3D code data
****************
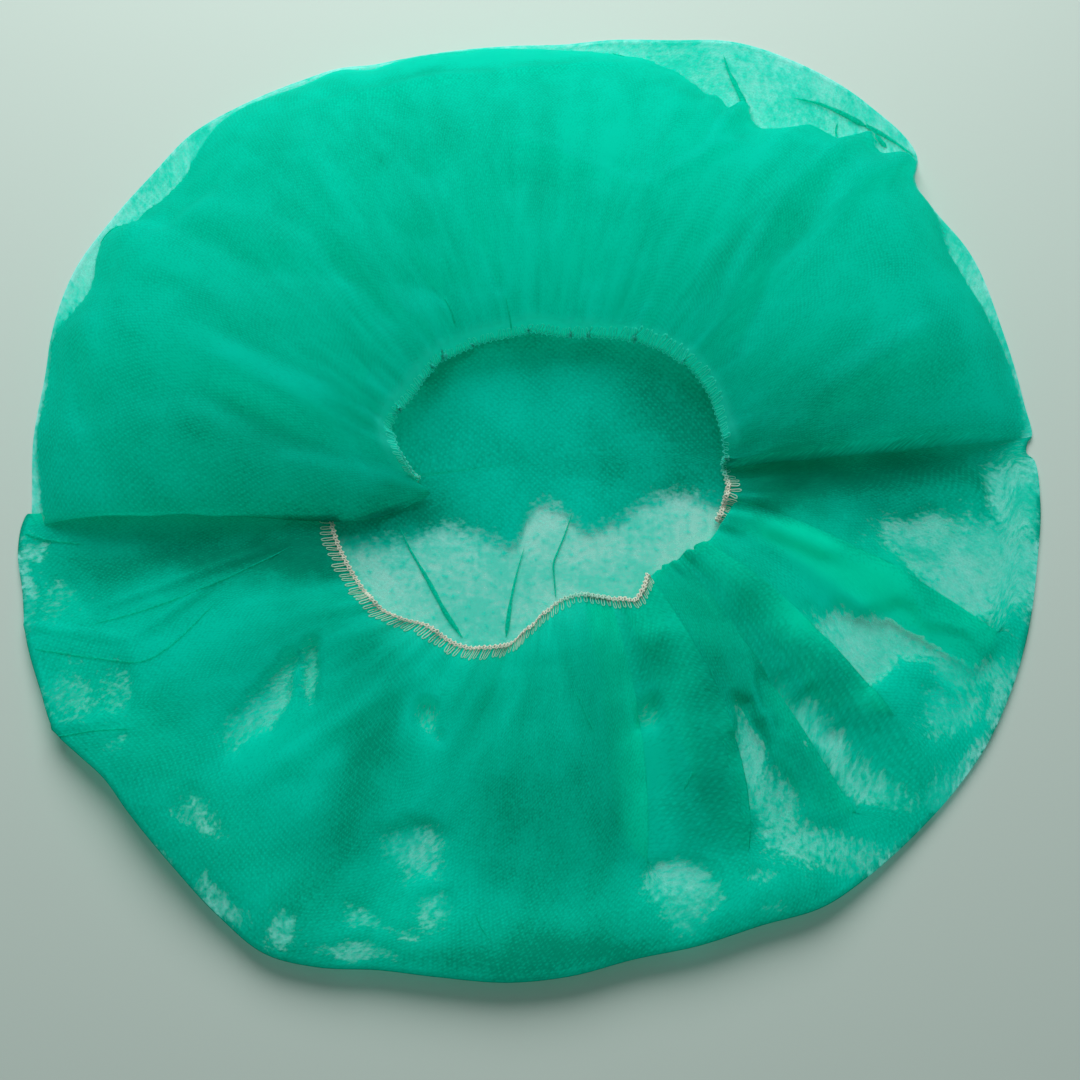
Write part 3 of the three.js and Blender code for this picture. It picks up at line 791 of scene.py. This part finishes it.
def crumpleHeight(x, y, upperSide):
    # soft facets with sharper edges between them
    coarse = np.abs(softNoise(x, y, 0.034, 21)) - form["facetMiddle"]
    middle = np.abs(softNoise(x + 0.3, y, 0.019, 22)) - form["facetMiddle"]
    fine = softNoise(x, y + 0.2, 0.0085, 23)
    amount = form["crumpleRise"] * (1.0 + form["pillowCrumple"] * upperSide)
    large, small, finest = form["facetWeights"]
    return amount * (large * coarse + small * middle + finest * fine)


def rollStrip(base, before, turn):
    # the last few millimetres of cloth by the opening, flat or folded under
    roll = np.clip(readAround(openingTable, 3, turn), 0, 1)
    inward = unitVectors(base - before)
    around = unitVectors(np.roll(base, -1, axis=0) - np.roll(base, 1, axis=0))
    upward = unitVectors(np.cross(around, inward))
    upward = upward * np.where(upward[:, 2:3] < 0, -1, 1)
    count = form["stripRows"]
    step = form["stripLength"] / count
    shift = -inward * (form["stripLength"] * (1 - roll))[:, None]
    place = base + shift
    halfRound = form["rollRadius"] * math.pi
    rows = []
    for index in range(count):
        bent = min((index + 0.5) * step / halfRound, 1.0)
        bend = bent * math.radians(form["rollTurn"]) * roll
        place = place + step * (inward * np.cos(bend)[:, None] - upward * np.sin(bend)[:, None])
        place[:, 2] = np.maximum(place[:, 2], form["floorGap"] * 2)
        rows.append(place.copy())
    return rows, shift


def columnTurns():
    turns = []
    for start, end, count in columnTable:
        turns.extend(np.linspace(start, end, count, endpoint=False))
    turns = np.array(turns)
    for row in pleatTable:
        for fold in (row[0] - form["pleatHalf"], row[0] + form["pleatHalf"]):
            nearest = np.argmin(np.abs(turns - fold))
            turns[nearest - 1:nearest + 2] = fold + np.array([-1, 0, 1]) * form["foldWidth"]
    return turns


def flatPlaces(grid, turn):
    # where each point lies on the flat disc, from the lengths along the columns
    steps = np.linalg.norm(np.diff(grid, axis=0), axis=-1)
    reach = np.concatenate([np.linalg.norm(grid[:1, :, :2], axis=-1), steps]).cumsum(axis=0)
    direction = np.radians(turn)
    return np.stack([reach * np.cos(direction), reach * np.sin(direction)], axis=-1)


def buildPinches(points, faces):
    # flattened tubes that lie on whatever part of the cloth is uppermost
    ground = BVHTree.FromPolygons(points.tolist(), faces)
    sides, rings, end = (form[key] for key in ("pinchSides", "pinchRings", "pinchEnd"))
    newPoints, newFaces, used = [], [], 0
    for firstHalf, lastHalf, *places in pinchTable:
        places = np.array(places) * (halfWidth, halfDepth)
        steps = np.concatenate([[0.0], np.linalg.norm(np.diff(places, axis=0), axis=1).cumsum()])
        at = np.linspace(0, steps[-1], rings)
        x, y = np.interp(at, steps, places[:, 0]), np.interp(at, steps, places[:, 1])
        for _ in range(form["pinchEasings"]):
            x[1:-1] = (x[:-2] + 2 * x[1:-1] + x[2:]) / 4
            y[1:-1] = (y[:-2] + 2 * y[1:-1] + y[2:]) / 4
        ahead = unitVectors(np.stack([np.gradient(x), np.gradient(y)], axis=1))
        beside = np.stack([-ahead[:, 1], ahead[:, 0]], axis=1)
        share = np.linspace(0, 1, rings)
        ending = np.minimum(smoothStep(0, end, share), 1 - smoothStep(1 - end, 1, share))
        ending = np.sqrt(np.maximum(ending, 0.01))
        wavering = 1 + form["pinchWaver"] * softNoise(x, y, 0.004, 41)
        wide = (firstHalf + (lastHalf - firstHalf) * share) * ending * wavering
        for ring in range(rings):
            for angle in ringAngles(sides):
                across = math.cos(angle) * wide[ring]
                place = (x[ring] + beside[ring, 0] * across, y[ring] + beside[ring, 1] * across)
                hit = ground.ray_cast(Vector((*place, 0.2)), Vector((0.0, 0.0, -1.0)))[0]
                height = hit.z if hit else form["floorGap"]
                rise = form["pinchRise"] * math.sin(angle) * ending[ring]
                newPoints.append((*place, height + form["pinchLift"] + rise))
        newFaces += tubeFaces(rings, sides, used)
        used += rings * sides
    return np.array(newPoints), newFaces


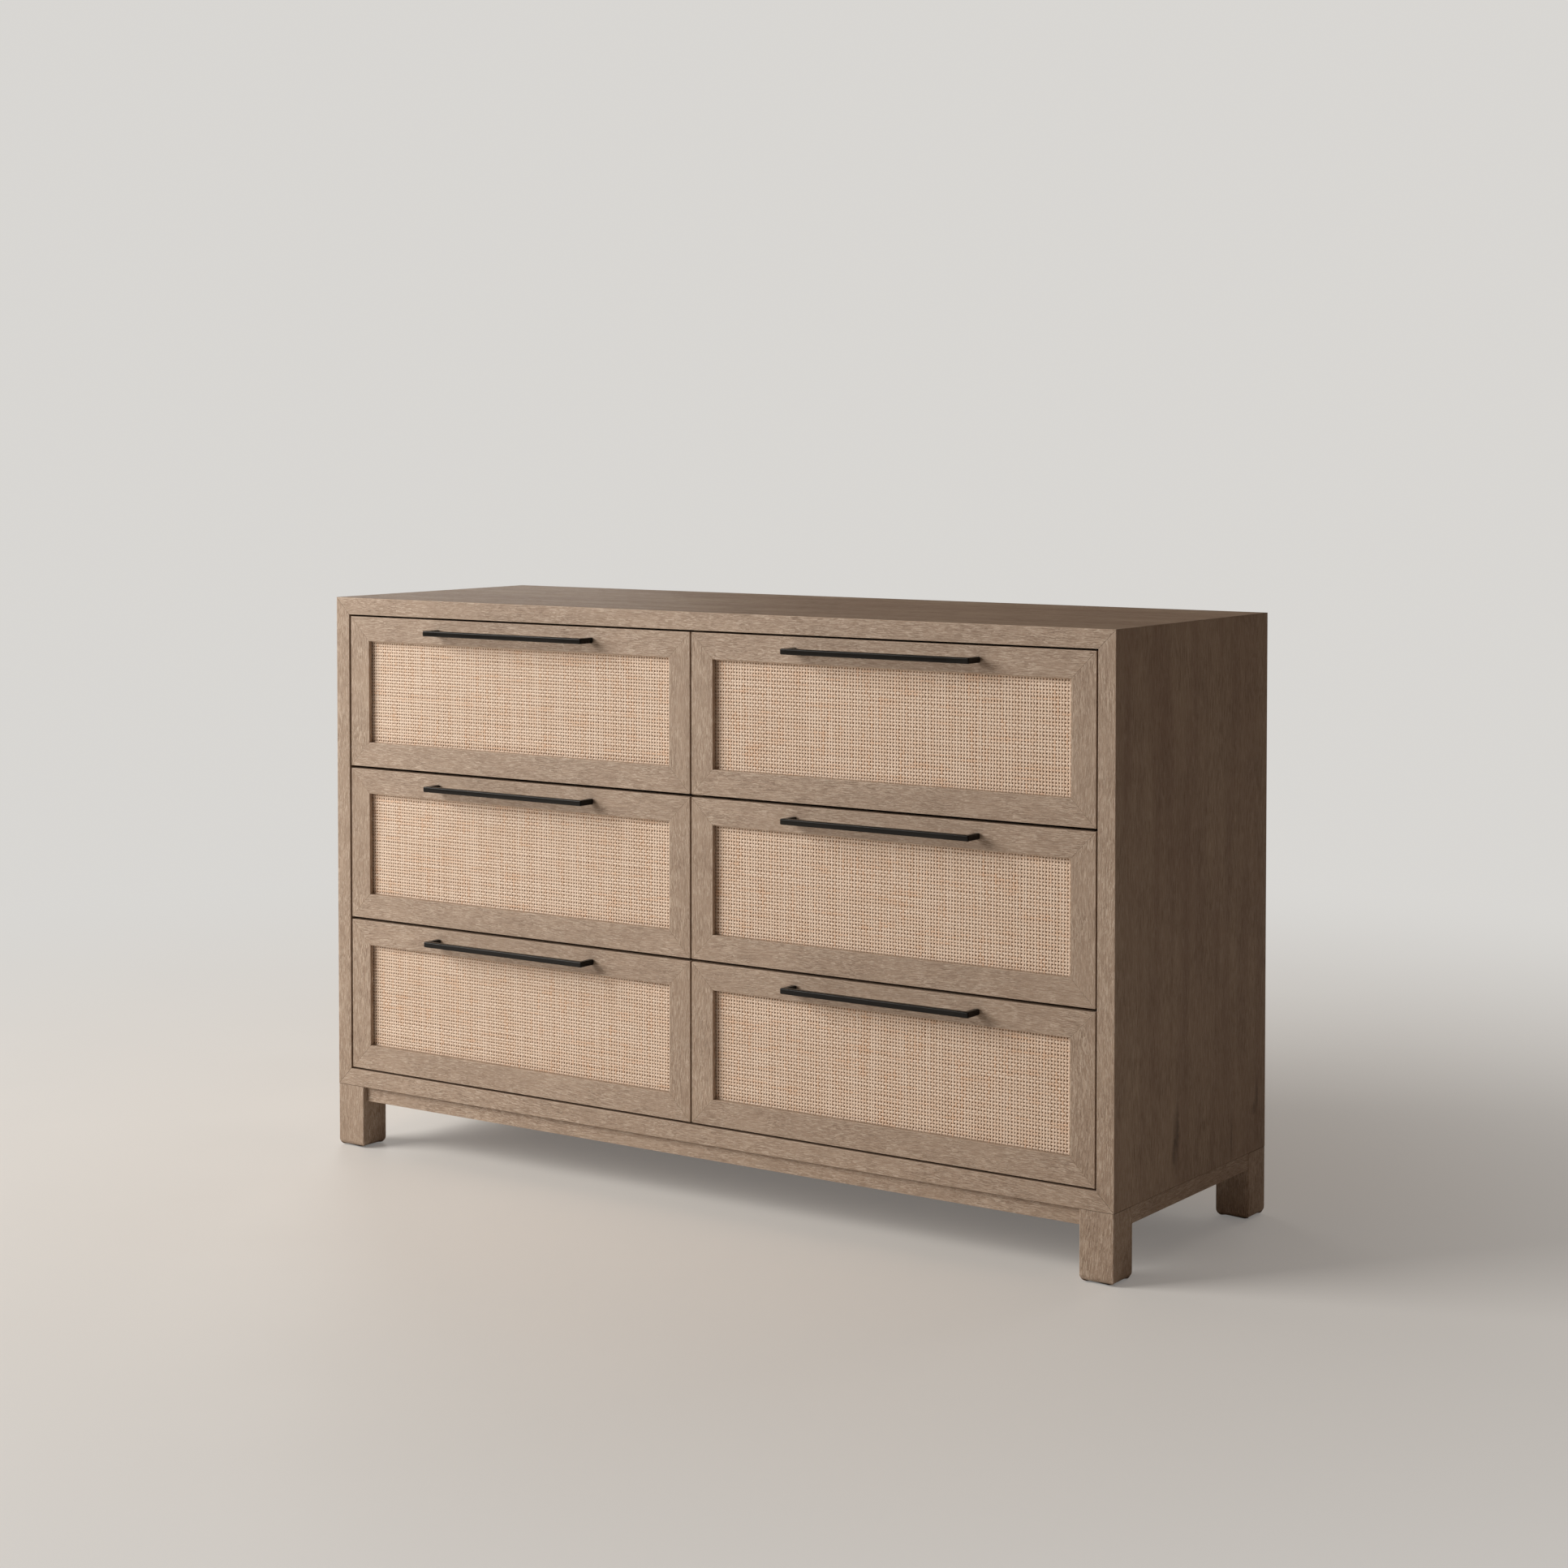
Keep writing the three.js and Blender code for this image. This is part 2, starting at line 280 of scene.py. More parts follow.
****************
• **Instructions to follow**:
Using the listing above, show each line holding the string "This".

• **Full solution**:
Write part 3 of the three.js and Blender code for this picture. It picks up at line 791 of scene.py. This part finishes it.
Keep writing the three.js and Blender code for this image. This is part 2, starting at line 280 of scene.py. More parts follow.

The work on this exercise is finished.